Living Well

I stayed up late into the night on Thanksgiving talking to my youngest daughter about my life, and in that magical and timeless window looking into her affectionate eyes, I realized that my 72 years have been filled with a wonderful array of opportunities, adventures, and discoveries.  I felt so inspired by this awareness that by the time I staggered off to bed at 1am I wasn’t even sure I was tired enough for sleep.   Yes, this has been – and is – a life of substance and love, one that often unfolded unconventionally, but a significant journey nevertheless.

I have spent too much time in my life bemoaning the loss of love from my mother, the absence of intimacy as I find myself incontrovertibly single, and the abandoning of a teaching career that seemed to mean the world to me … Writing my memoir entitled Bowing to Elephants for over two years forced me to focus, and sometimes wallow, on loss of a sense of self, loss of love, and endless yearning to find safety in the world.  Writing a personal narrative is intense, and in order to make it the best of all possible books you must persevere like a dog with a bone, continually peeling away the layers of comfortable and familiar information until you arrive at the painful (and beautiful) heart of your story.  Once I felt my memoir was ready for the outside world, I set about trying to find a publisher for it.  Then came a test of my determination — could I continue to offer this quirky intimate story and face the endless rejections that came?  The answer is yes, oddly enough.  I seem to have put on a new hat now, that of spokesperson for a piece of work that I think is wonderful and will move people’s hearts.

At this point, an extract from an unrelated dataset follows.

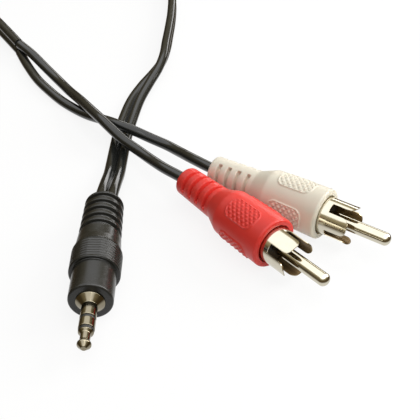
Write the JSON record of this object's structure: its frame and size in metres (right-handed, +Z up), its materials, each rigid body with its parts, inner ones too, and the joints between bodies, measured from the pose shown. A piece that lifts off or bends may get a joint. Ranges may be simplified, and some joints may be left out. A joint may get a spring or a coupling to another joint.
{
  "type": "stereo jack to twin phono audio cable",
  "caption": "Black stereo jack plug on a flat twin cable that splits to a red and a white phono plug, with the spare cable in a tied coil.",
  "frame": {"origin": "on the surface the plugs lie on, under the middle of the box round the three plugs", "axes": "+Z up; -Y the way the jack plug points; +X the side the phono plugs lie on; the cable runs off along +Y"},
  "size_m": [0.1324, 0.2572, 0.0128],
  "materials": {
    "black_pvc": "moulded, satin",
    "red_pvc": "moulded, satin",
    "white_pvc": "moulded, satin",
    "cable_pvc": "extruded, semi-gloss",
    "cream_plastic": "moulded",
    "dark_plastic": "moulded",
    "tie_plastic": "moulded",
    "nickel_plate": "bright nickel plate",
    "tinned_copper": "tinned"
  },
  "bodies": {
    "root": {"jack_overmould": "black_pvc", "jack_inner_mould": "cream_plastic", "jack_sleeve": "nickel_plate", "jack_ring_insulator": "dark_plastic", "jack_ring": "nickel_plate", "jack_tip_insulator": "dark_plastic", "jack_tip": "nickel_plate", "jack_ground_tab": "tinned_copper", "jack_ring_tab": "tinned_copper", "jack_left_wire": "cream_plastic", "jack_right_wire": "cream_plastic", "jack_screen": "tinned_copper", "phono_red_overmould": "red_pvc", "phono_red_inner_mould": "cream_plastic", "phono_red_shell": "nickel_plate", "phono_red_insulator": "dark_plastic", "phono_red_pin": "nickel_plate", "phono_red_wire": "cream_plastic", "phono_red_screen": "tinned_copper", "phono_white_overmould": "white_pvc", "phono_white_inner_mould": "cream_plastic", "phono_white_shell": "nickel_plate", "phono_white_insulator": "dark_plastic", "phono_white_pin": "nickel_plate", "phono_white_wire": "cream_plastic", "phono_white_screen": "tinned_copper", "twin_jack_side": "cable_pvc", "cable_coil": "cable_pvc", "twin_phono_side": "cable_pvc", "lead_red": "cable_pvc", "lead_white": "cable_pvc", "coil_tie": "tie_plastic"}
  },
  "joints": []
}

The reason this book will move people’s hearts, I believe, is that it is a lot about finding love – for yourself and for others.  It is about stepping back and seeing the breadth of a life:  the travels around the world searching for beauty and truth, struggling to reconcile with the eccentric selfish soul of a mother, the adoration of a grandmother who had love coming from every pore, the courage to develop my heart and mind as a piano player, a student of literature, a writer, then becoming a mother at a very young age and feeling lost, losing deep love more than once… and finally it is about finding inside the love of humankind in the Buddhist teachings that would free me to touch  kindness and know myself profoundly in any given moment.

I believe that the “substance” of a life springs from the numbers of mindful connections you make with your fellow beings.  And my connections are many.  There was a great French lady who taught me piano when I was 8, a friend who first looked me in the eyes at age 4 and has stayed in my life ever since, a woman who taught first grade to my daughter and showed me the brilliance and joy of being a teacher, a young Italian man who played his guitar for me when I was 14 and made me believe in love for the very first time, my grandmother whose gentle care kept me safe when my mother couldn’t handle the job, a Buddha-like teacher who showed me the joys of service, and all the people who have opened doors for me – to museums, restaurants, bookstores, and such.  The cast of characters is vast, and from all of these encounters, I learned about myself.  I learned I was smart, loved communicating and making things with my hands, adored eating and reading, and playing Bach on the piano, that I had a true and loyal heart, was a good hugger, and was always inspired by beauty.  As I write this, I see a rainbow of colors spraying outward like fireworks, and then weaving back in with one another.  These colors symbolize those I have been touched by and have touched.  I smile and know that those stories I spun for my daughter the other night are inspiring, heartbreaking, and funny — they speak of a full, meaningful life.  The meaning lives in the loving connections.

When I worked in hospice care as a volunteer, we often reflected on the rituals that would most help those who were dying.  Letting go, life reviews and such…  One question kept coming up for both those in the bed and ourselves:  have I lived (loved) well?  For, if you can look back and see your canvas colored by loving connections and kindness,  you can then say, “I have lived well.”

Let this be so.  For myself, and for all beings.